Here’s what they say when the cameras are off and the expo lights go down.
Top Mistakes to Avoid
- Trying to See It All: You can’t. Don’t even try. Spread yourself too thin, and you’ll remember nothing and meet no one.
- Skipping Hall Maps and Zones: Wandering = wasted time. Be intentional with your movement.
- Overpacking Your Day: Back-to-back meetings with no breaks will crush your energy by Day 2.
- Ignoring Small Exhibitors: Not every breakthrough comes from a 40×40 booth. Some of the best tech I’ve seen came from unknown startups in the corner.
- Not Following Up Promptly: Waiting a week to follow up? You’re already forgotten.
What the Pros Always Do
- Arrive a Day Early: Use that time to get your bearings, grab your badge early, and walk the layout.

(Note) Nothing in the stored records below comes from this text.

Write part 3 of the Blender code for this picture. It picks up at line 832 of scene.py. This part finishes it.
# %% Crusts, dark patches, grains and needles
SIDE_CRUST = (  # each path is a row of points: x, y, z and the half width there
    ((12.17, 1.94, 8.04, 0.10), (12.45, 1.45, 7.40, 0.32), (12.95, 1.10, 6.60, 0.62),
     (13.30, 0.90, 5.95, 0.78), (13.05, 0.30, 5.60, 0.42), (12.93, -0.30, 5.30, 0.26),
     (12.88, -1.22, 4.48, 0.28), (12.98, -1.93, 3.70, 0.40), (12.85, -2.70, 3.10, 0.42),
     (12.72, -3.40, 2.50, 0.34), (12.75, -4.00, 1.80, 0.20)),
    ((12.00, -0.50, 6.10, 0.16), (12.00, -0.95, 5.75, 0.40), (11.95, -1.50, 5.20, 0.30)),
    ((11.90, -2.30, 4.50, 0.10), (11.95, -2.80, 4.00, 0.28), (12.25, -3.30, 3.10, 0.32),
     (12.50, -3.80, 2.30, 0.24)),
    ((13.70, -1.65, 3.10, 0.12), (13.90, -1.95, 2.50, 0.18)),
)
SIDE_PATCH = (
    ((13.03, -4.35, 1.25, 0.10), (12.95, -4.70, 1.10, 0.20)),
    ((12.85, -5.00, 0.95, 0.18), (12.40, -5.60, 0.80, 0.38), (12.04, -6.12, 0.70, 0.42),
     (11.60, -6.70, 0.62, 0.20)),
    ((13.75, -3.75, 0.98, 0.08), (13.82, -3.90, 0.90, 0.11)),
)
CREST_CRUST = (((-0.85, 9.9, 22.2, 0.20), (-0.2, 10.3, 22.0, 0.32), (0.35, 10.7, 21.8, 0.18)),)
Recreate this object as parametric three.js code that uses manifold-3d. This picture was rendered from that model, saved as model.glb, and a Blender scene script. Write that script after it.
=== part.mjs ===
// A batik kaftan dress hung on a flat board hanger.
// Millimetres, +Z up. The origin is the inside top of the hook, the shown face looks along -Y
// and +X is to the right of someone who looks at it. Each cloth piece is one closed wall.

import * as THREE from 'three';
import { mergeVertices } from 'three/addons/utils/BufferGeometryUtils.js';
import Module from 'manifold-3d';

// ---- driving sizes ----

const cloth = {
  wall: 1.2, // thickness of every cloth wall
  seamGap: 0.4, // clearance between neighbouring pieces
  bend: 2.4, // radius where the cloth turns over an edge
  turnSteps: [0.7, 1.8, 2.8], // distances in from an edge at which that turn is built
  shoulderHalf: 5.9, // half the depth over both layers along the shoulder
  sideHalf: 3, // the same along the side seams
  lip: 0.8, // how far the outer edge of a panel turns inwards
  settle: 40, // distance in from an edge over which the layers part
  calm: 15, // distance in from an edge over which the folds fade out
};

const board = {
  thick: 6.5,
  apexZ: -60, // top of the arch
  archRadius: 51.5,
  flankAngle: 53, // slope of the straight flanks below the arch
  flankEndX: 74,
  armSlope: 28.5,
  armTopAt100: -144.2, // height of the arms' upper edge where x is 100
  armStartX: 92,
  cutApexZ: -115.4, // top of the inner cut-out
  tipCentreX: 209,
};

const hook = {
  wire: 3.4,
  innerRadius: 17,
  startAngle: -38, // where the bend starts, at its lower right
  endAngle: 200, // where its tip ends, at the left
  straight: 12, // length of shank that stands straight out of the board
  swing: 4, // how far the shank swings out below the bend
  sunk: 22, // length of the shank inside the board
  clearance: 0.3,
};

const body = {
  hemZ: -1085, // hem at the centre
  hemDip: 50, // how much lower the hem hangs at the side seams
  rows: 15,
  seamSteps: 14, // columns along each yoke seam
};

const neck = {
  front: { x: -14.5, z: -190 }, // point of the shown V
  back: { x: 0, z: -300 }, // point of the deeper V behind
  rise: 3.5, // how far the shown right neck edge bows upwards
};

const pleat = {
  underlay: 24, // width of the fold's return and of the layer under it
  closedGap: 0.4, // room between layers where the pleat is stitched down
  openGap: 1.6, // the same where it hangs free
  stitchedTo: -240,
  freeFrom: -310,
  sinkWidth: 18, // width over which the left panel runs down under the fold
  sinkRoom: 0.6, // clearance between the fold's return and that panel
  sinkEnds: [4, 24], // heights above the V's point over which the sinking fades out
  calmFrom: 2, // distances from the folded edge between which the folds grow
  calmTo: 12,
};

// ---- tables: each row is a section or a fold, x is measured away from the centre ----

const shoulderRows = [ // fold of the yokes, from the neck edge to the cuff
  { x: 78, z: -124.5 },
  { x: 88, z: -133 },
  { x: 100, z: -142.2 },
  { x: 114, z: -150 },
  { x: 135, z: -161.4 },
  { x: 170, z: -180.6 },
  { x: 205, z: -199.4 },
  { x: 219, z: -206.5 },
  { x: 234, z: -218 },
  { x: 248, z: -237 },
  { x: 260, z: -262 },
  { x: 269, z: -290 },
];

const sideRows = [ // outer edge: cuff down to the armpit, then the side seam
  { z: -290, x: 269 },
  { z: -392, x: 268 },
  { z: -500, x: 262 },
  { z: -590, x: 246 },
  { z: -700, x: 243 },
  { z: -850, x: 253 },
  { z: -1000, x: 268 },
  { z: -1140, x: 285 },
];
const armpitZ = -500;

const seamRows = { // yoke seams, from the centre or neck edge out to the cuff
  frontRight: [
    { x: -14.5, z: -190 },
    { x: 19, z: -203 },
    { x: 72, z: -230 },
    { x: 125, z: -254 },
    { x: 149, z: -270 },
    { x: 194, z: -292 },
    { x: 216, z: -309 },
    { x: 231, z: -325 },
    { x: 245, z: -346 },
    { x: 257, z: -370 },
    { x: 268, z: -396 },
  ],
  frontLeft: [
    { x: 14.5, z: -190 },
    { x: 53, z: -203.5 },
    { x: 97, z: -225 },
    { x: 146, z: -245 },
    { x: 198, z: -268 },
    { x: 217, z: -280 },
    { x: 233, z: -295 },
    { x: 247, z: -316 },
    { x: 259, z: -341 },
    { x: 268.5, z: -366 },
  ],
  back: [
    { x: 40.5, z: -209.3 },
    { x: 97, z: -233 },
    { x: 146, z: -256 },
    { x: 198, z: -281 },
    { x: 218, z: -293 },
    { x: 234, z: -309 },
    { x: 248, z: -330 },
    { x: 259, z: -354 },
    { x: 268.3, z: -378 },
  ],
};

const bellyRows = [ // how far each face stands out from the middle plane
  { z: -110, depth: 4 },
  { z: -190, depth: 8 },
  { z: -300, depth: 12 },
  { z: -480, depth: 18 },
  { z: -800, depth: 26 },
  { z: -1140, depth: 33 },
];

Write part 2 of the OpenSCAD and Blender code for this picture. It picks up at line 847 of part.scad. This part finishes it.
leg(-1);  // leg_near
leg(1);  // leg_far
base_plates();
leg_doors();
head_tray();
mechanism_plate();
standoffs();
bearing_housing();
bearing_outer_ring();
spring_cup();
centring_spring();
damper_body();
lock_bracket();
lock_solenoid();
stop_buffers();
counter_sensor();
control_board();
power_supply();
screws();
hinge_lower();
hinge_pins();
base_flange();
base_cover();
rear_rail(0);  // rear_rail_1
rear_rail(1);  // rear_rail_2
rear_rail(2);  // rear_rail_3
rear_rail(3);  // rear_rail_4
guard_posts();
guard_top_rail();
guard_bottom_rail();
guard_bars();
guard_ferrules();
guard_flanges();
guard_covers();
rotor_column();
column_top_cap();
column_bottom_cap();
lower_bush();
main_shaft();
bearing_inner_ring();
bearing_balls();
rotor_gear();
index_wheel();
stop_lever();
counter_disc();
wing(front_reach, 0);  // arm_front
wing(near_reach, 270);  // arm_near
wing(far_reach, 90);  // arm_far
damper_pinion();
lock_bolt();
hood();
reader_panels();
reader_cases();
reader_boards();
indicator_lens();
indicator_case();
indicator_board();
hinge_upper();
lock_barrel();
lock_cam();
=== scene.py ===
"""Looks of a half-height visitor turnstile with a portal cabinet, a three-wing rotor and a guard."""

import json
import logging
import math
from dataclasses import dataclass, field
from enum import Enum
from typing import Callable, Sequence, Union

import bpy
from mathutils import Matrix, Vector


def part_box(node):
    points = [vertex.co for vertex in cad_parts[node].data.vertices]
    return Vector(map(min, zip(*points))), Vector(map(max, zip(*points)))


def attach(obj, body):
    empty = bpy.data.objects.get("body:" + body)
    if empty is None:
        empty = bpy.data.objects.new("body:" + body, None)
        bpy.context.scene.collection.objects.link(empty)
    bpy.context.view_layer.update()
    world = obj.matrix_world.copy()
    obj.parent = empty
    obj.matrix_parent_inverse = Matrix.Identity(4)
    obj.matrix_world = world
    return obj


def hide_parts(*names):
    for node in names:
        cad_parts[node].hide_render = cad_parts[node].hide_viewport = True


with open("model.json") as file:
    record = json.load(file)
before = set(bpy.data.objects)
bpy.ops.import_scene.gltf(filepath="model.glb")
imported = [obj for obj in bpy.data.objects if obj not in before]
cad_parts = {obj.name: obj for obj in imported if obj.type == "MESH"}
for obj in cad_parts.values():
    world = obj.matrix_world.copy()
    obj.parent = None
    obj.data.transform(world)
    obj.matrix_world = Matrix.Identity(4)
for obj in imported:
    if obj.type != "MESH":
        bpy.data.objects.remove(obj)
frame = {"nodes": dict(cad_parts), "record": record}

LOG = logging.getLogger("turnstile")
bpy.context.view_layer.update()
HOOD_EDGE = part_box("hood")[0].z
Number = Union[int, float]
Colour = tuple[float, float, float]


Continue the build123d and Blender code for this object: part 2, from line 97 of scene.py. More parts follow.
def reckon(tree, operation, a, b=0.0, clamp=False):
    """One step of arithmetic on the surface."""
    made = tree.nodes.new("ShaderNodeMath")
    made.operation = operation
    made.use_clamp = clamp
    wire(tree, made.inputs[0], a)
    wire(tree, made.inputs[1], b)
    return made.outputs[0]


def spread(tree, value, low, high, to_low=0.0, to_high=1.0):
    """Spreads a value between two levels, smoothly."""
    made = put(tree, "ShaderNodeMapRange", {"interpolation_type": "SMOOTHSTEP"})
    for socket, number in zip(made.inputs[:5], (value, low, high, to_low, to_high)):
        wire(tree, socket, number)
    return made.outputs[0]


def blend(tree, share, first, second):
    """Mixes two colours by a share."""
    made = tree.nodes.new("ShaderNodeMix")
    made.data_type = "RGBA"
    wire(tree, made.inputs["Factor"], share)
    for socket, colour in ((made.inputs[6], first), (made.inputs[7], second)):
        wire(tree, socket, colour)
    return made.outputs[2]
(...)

- Plan Flex Time: Leave 1–2 hours per day for unexpected conversations or discoveries.
- Pre-Schedule Meetings: Don’t wait to “run into” someone. Lock meetings in early, even if it’s just a 15-minute coffee.
- Use the Monorail: It’s faster than traffic and drops you right at the LVCC. Huge time-saver.
- Stay Near the Action: Pick a hotel near the shuttle or monorail lines. The extra cost pays off in energy and time.
Conclusion
That first CES? I wandered. You don’t have to.
Now, you’ve got the map I wish I had—what to do before, during, and after. Where to start. What to skip. How to leave feeling like it was all worth it.
You’re not just visiting a trade show. You’re building something. Whether it’s a product, a connection, or a bigger idea—this is your shot.
Start now. Make a plan. You’ve got this.
And when you’re ready—who do you want to meet first at CES?